Ante la pregunta “¿qué
hacer?” las Administraciones Públicas ponen en marcha medidas de transparencia,
las empresas y entidades bancarias se comprometen con la Responsabilidad Social
y con la Agenda 2030 de la ONU [para el desarrollo sostenible], y en la sociedad
proliferan los movimientos y pactos anticorrupción. Algo hemos aprendido si
todo esto prende en la vida cotidiana, si es ética y no sólo cosmética. Pero
las formas de vida consumistas han cambiado poco y no llevan trazas de cambiar,
porque en ellas se unen el hambre y las ganas de comer, las motivaciones
personales y la dinámica económica.
A esto se suman los
consejos de los nuevos predicadores: debes quererte más, darte más gustos,
cuidarte
Cualquier estudio serio
sobre las motivaciones del consumo aprecia que el afán de emulación sigue
siendo un impulso tan poderoso como cuando lo estudió Veblen. Sólo que ahora no
se trata únicamente de imitar a una clase ociosa, sino también de imitar a
cantantes, deportistas, gentes de la prensa del corazón, gente famosa. Consumir
lo que ellos consumen, incluso lo que consume el vecino, es un deseo que puede
llevar aparejado un sentimiento de injusticia: si él lo tiene, ¿por qué no yo?

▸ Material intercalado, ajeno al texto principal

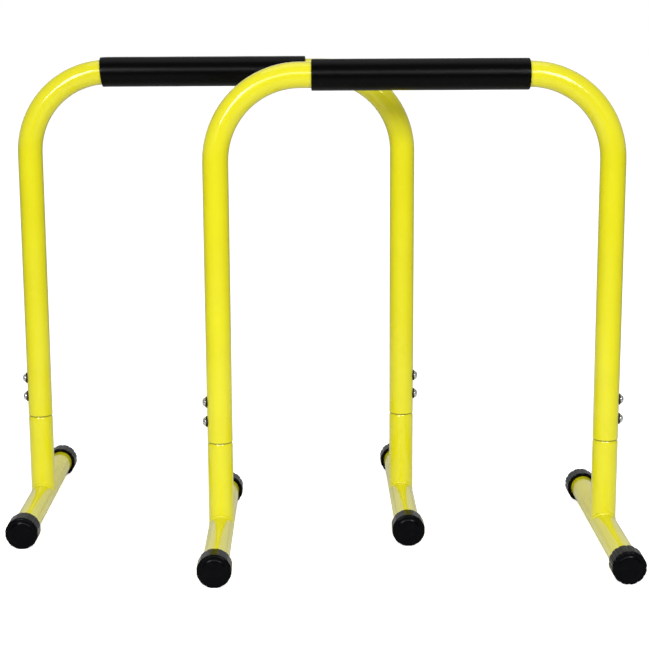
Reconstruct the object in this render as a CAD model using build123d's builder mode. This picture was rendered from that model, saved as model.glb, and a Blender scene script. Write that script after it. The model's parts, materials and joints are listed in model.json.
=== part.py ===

Y entonces el deseo de consumir se convierte en un derecho que se reclama como
exigencia de igualdad.
A esto se suma el afán
de sentirse a gusto consigo mismo con un new look, una nueva casa, un coche
nuevo, y el de seguir los consejos de los nuevos predicadores: debes quererte
más, darte más gustos, cuidarte más.
Y además en un mundo en
que todo tiene que ser divertido. La meta de niños y jóvenes es pasarlo bien y
la de sus padres que lo pasen bien. Pero también ejecutivos o intelectuales
aseguran que hacen su trabajo porque les divierte, aun en los momentos en que
se les ve agotados y muertos de sueño.
Por otra parte, al
hambre se juntan las ganas de comer. Decía Adam Smith que el consumo es el fin
de la producción, y que esa es una afirmación tan evidente que no necesita
demostración. Pero, con el tiempo, medio y fin han cambiado de lugar: el
consumo es indispensable para producir y, por lo tanto, para crear puestos de
trabajo, sin los que no hay salarios ni posibilidad de vida digna. Por eso
seguimos viviendo en una de esas contradicciones culturales del capitalismo tan
difíciles de superar, porque hemos ligado el consumismo —no sólo el consumo— a
las posibilidades de producción y de creación de empleo.
Tener por meta pasarlo
bien y consumir, no parecen ser formas de vida nuevas, aprendidas por haber
sufrido el escarmiento de la crisis. Y lo peor no es que pueden llevar a otra
crisis, sino que son incompatibles con el más elemental sentido de la justicia
y la solidaridad.
Adela Cortina,
catedrática de Ética y Filosofía Política de la Universidad de Valencia.